** start **

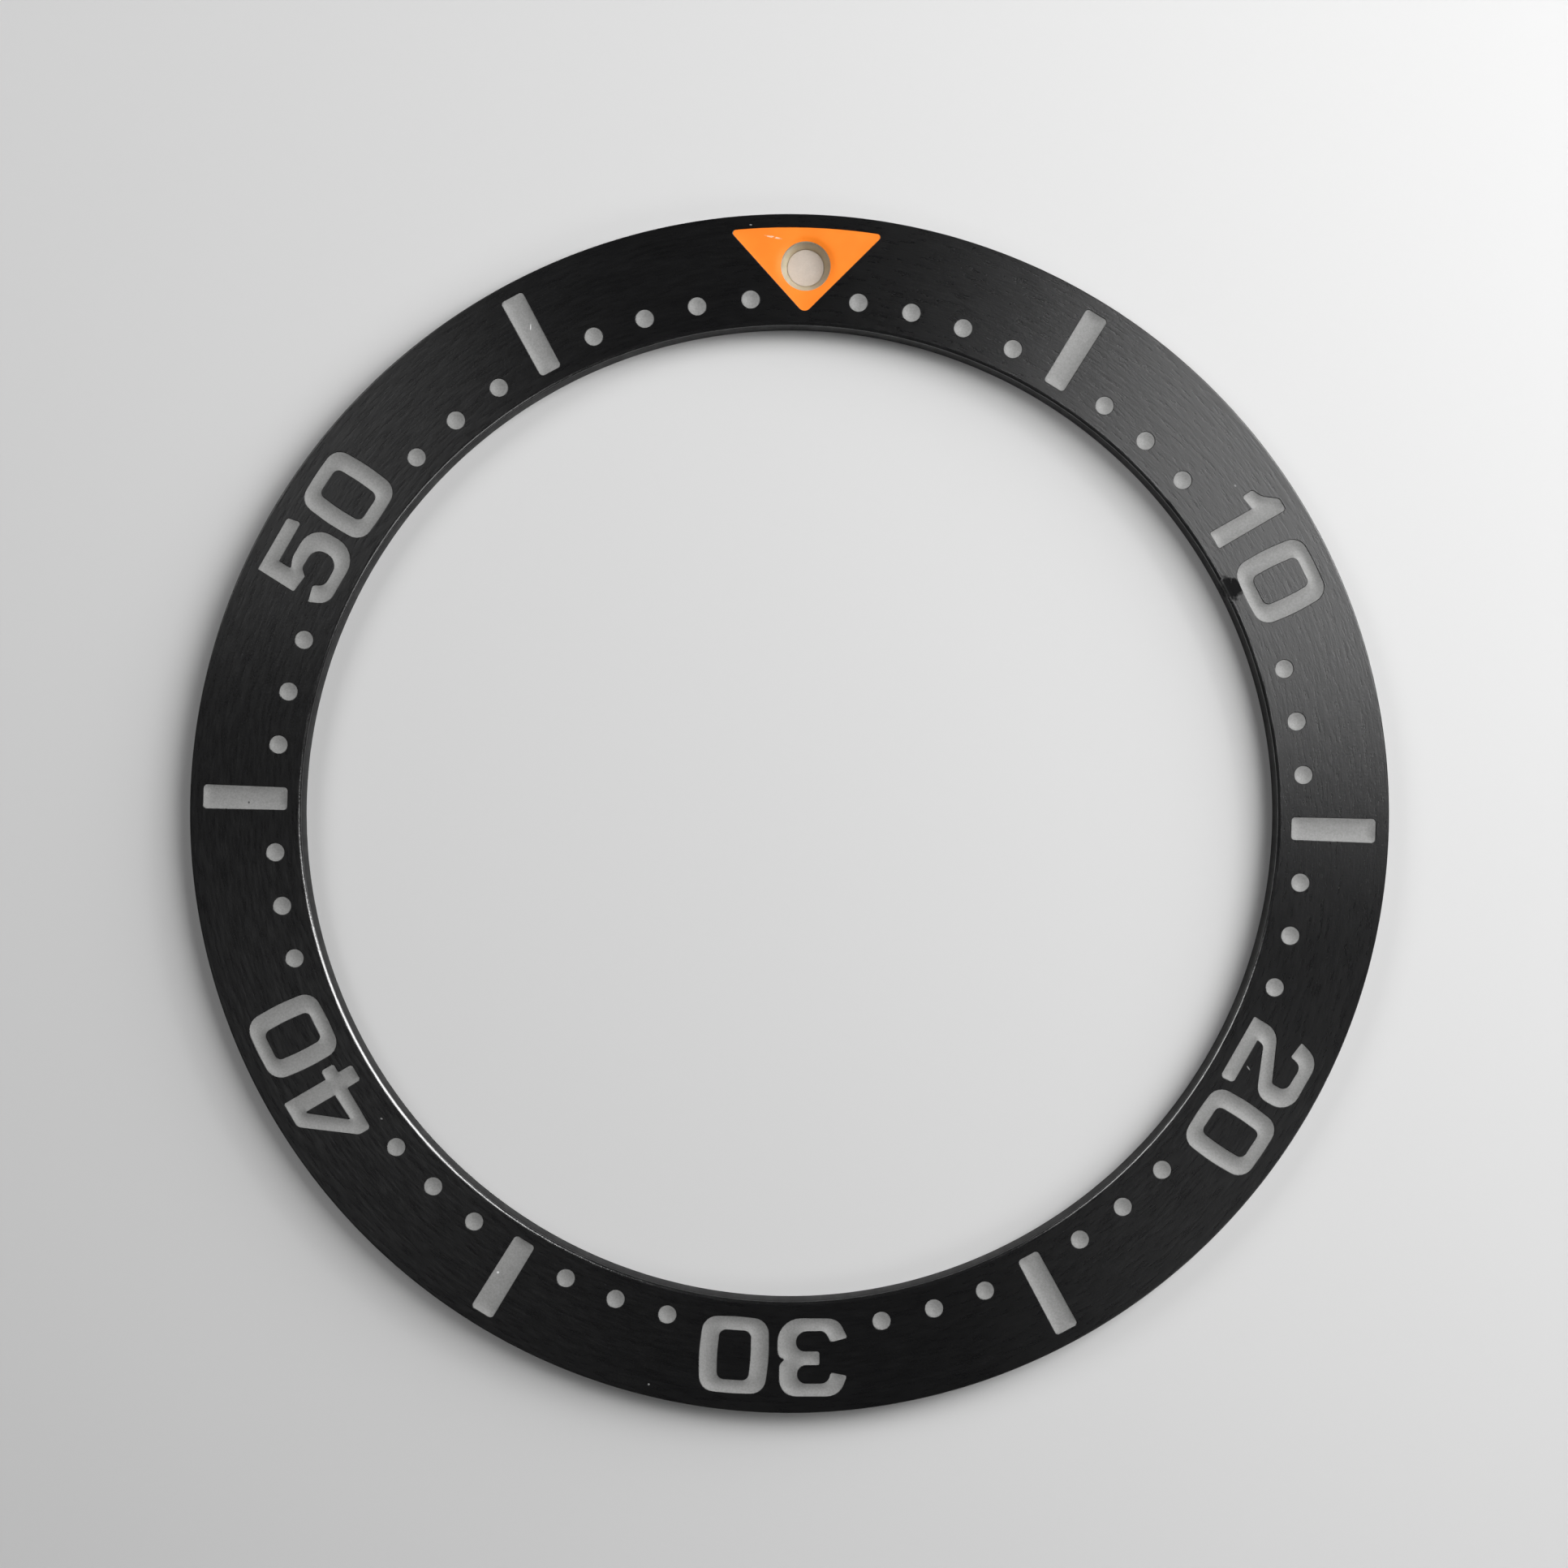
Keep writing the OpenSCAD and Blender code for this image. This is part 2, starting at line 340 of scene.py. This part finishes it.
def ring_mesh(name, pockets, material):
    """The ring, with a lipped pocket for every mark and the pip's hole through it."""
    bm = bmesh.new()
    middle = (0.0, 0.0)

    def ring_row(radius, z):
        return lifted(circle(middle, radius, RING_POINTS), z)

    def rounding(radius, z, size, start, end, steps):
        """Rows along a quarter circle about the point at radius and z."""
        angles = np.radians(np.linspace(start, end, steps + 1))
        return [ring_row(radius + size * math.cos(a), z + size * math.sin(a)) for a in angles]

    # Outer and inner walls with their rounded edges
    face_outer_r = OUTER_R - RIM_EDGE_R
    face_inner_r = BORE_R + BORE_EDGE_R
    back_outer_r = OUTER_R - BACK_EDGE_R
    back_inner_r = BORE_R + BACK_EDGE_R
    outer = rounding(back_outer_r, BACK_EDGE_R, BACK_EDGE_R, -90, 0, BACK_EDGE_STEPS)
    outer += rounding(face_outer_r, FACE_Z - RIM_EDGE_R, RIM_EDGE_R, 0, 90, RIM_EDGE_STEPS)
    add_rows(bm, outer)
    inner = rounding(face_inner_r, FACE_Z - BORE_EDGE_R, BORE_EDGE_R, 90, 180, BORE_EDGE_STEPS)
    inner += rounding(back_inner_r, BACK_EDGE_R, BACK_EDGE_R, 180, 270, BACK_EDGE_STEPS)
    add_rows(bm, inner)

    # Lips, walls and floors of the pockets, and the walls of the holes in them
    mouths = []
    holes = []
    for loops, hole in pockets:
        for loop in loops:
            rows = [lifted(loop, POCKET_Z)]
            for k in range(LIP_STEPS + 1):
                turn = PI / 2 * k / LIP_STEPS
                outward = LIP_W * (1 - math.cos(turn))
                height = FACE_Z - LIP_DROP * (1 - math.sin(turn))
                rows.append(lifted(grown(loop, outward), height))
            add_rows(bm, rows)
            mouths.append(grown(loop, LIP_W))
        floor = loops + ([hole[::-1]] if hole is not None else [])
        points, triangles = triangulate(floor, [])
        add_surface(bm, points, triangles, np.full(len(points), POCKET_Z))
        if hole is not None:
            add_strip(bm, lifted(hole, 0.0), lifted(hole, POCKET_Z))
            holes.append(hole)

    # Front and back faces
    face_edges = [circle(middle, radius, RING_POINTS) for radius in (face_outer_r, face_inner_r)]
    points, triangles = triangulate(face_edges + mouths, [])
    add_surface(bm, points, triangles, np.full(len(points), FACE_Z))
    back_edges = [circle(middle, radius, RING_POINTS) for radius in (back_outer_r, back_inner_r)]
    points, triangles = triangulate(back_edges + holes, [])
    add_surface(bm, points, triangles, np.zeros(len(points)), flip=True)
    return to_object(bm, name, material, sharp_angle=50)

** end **

### What to work on:
Extract all lines as given.

### Expected answer:
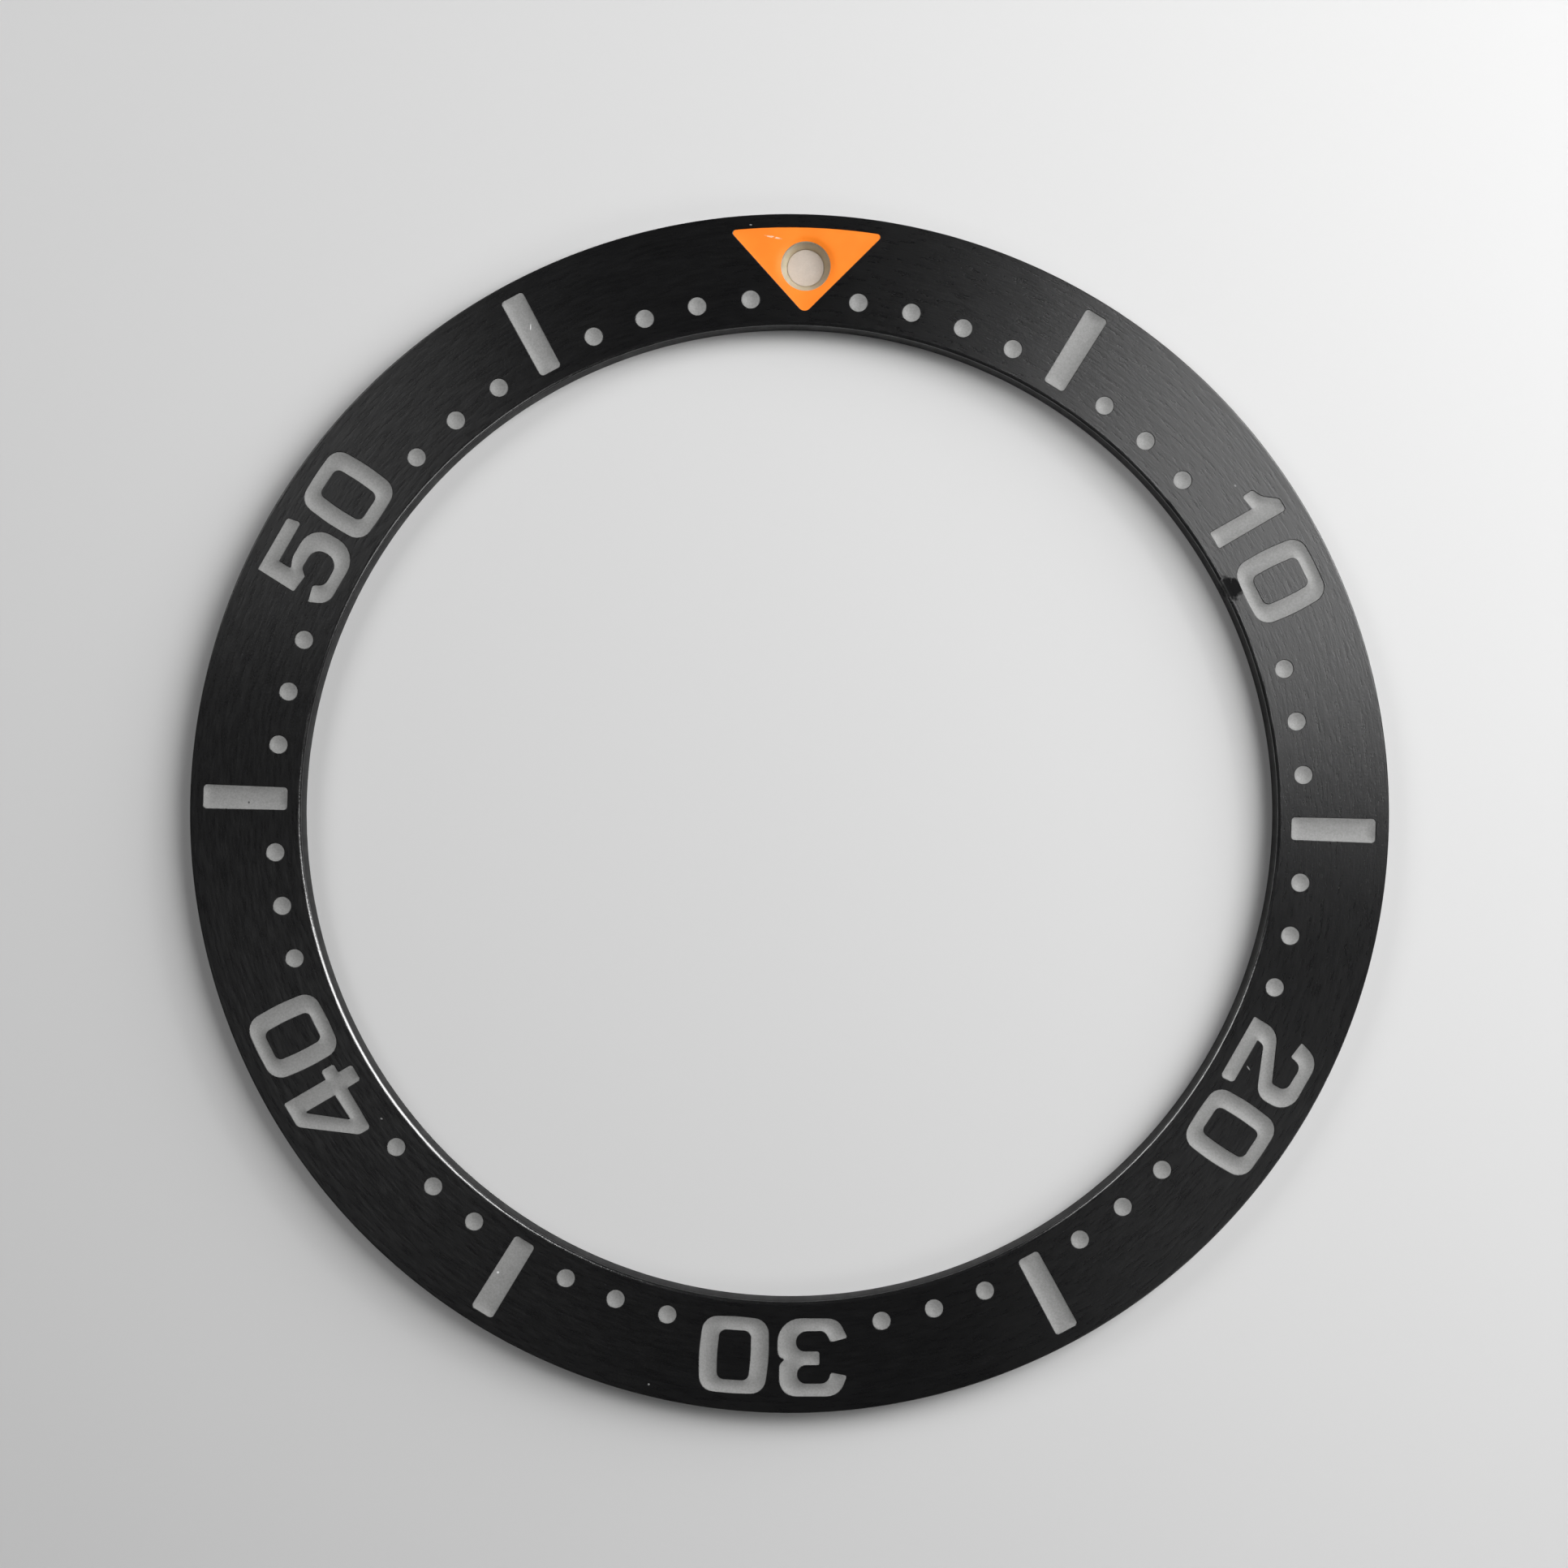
Keep writing the OpenSCAD and Blender code for this image. This is part 2, starting at line 340 of scene.py. This part finishes it.
def ring_mesh(name, pockets, material):
    """The ring, with a lipped pocket for every mark and the pip's hole through it."""
    bm = bmesh.new()
    middle = (0.0, 0.0)

    def ring_row(radius, z):
        return lifted(circle(middle, radius, RING_POINTS), z)

    def rounding(radius, z, size, start, end, steps):
        """Rows along a quarter circle about the point at radius and z."""
        angles = np.radians(np.linspace(start, end, steps + 1))
        return [ring_row(radius + size * math.cos(a), z + size * math.sin(a)) for a in angles]

    # Outer and inner walls with their rounded edges
    face_outer_r = OUTER_R - RIM_EDGE_R
    face_inner_r = BORE_R + BORE_EDGE_R
    back_outer_r = OUTER_R - BACK_EDGE_R
    back_inner_r = BORE_R + BACK_EDGE_R
    outer = rounding(back_outer_r, BACK_EDGE_R, BACK_EDGE_R, -90, 0, BACK_EDGE_STEPS)
    outer += rounding(face_outer_r, FACE_Z - RIM_EDGE_R, RIM_EDGE_R, 0, 90, RIM_EDGE_STEPS)
    add_rows(bm, outer)
    inner = rounding(face_inner_r, FACE_Z - BORE_EDGE_R, BORE_EDGE_R, 90, 180, BORE_EDGE_STEPS)
    inner += rounding(back_inner_r, BACK_EDGE_R, BACK_EDGE_R, 180, 270, BACK_EDGE_STEPS)
    add_rows(bm, inner)

    # Lips, walls and floors of the pockets, and the walls of the holes in them
    mouths = []
    holes = []
    for loops, hole in pockets:
        for loop in loops:
            rows = [lifted(loop, POCKET_Z)]
            for k in range(LIP_STEPS + 1):
                turn = PI / 2 * k / LIP_STEPS
                outward = LIP_W * (1 - math.cos(turn))
                height = FACE_Z - LIP_DROP * (1 - math.sin(turn))
                rows.append(lifted(grown(loop, outward), height))
            add_rows(bm, rows)
            mouths.append(grown(loop, LIP_W))
        floor = loops + ([hole[::-1]] if hole is not None else [])
        points, triangles = triangulate(floor, [])
        add_surface(bm, points, triangles, np.full(len(points), POCKET_Z))
        if hole is not None:
            add_strip(bm, lifted(hole, 0.0), lifted(hole, POCKET_Z))
            holes.append(hole)

    # Front and back faces
    face_edges = [circle(middle, radius, RING_POINTS) for radius in (face_outer_r, face_inner_r)]
    points, triangles = triangulate(face_edges + mouths, [])
    add_surface(bm, points, triangles, np.full(len(points), FACE_Z))
    back_edges = [circle(middle, radius, RING_POINTS) for radius in (back_outer_r, back_inner_r)]
    points, triangles = triangulate(back_edges + holes, [])
    add_surface(bm, points, triangles, np.zeros(len(points)), flip=True)
    return to_object(bm, name, material, sharp_angle=50)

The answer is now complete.